We finally left Symi thinking that we would be back in the water within a week. How wrong we were!
After a lovely two weeks in Turkey we left Bozborun, slightly perturbed by a loud knocking sound as the anchor came up. We quickly attributed it to the dinghy hitting the bow as it swung forwards and happily set sail for Symi, Greece. We had the sails up the whole way.
After completing the paperwork formalities, we set off to deliver Josh and Erin the 50 miles to Kos, as the winds were forecast to be favourable. After a fairly slow and hot start out of Symi bay, we were soon tonking along in strong winds at 7.5kts. Almost as soon as the wind appeared, it died and came only in fits and starts. On starting the engine there was a terrible noise and on further investigation black oil and sea water were gushing into the engine bilge. On selecting forward or reverse gears there were awful grinding and grating noises. The engine would not help us. The swell was too great to deploy the dinghy. Oh, bugger!
The swell was rapidly pushing us closer to the rocks. Finally, we were resigned to the fact that we would need an emergency tow.
Whilst the option to call for help is well-organised and the coastguard response prompt and professional, the consequences of calling them out can be far-reaching, as we were soon to discover.
Once you have called them, their obligation is to organise a tow to the nearest safe harbour. In our case this was to be Symi, a harbour where we knew we would not be able to be repaired as there are no haul out facilities for yachts. Once in the harbour, they impound your boat and take your documents until such a time as you have had the problem fixed.

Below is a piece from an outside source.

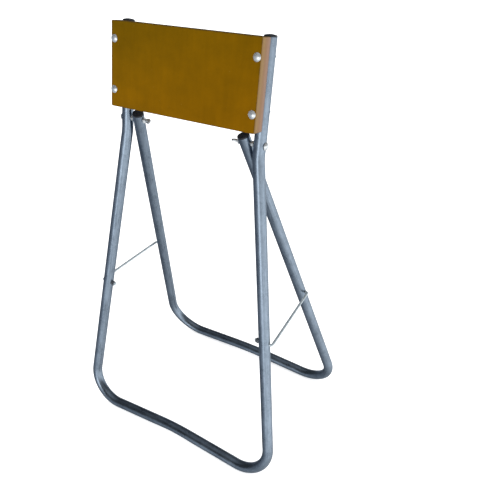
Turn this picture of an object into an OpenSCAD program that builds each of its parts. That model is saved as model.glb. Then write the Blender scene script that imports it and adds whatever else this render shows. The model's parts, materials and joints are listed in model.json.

Soon we were in an endless cycle of;
Port Authority: “You cannot leave until you have the engine fixed.”
Us: “We cannot get the engine fixed here and we must go to Kos or Rhodes.”
Port Authority: “You cannot go until you have the engine fixed.”
We already had an offer from the fishing boat that brought us back to Symi, to tow us to Rhodes. But the paperwork involved in issuing a Towing Certificate is significant. It transpired that the fishing boat did not have sufficient horse power on its papers to comply with the Ministry of Port Police regulations.
Another boat that was willing to tow us was found and negotiations ensued AND he had the required horsepower, too. But no, this was still not adequate. The Port Police were now insisting that we use a professional tug boat company from Rhodes. The quote for this service was 750 Euros an hour plus VAT for a job that will probably take about ten hours. A quick calculation gives a total fee of around E10000!
We tried every possible tack. Wonderful friends and neighbours from our winter mooring base in Sicily offered messages of support and suggestions as to how we should proceed.
So, we tried to make a temporary repair guided by clear instructions and diagrams from Allan and Bruce. Ian dived under the boat to fill the hole in the sail drive with epoxy putty and cover it with self-amalgamating tape. We pumped out burnt oil and sea water from the gear box and replaced it with bio-degradable vegetable oil. Now we had two methods of propulsion and a working mast and sails but the necessary certification could not be granted even to let us go to Rhodes for proper repairs.
Inevitably we toyed with the idea of absconding to Turkey about 10 miles away but the harbour here in Symi is small and everyone knows our predicament due to effective jungle drums. The port police and the coastguard have offices on either side of the entrance to the harbour. The harbour is at the head of a huge bay, the sheer size of which would hamper our chances of a rapid departure without being seen.
We did not want to be arrested!
So we continued with discussions and negotiations about a tug boat.
We managed to whittle the price down a bit but it was still a massive amount. We had no option but to agree to the charge being held to ransom, as it were.
The port police added in hurdles every time we spoke. We were told that the first towing certificate we received from our surveyor had expired so he would need to issue a new one.
Next, we are told that the Captain of the tug boat would only be given permission to leave Rhodes once the Port Police had viewed the latest weather report and agreed that it was safe to tow us and that the whole operation must be completed within a twelve hour time frame.
Additionally, we are not allowed to have our boat papers back until this permission has been given and the Captain of the tug boat had signed some paperwork and been fully rubber-stamped in the Port Police office here in Symi. A process that was bound to take time, for which we would be paying!
To add to the irony of the situation, the tug boat was HUGE. It was 31m long, 11m wide and weighs 400T. It had 4500HP engines. It was so big that it couldn’t even enter the harbour in Symi to pick us up. So, we had to manoeuvre out in to the bay using our temporarily fixed engine, to the precise point from which we could easily sail! Hmmm? When we arrived in Rhodes we would be dropped near the boat yard and would have to motor in to the slips. Talk about a sledgehammer to crack a nut. The rigid following of procedures and rules to the letter, with no logical thought about the type of boat and the individual circumstances, has been incredibly frustrating and stressful.
Anyway, the day of the tow was selected and the tug duly arrived. Once we had directed the crew of the tug boat as to how they should rig their substantial towing line to our bridle and what distance to leave between our two vessels the tow went very smoothly. ( See our blog on How to rig a bridle when your yacht is to be towed.)
The weather was kind to us and the swell was a minimal 60cm, even in the Rhodes Channel. We arrived within four hours and the tug was able to drop us very close to the slips.
The yard stayed open a little later than normal and we were soon in the cradle and lifted out on the hard.
Twenty days after breaking down we had arrived in Rhodes.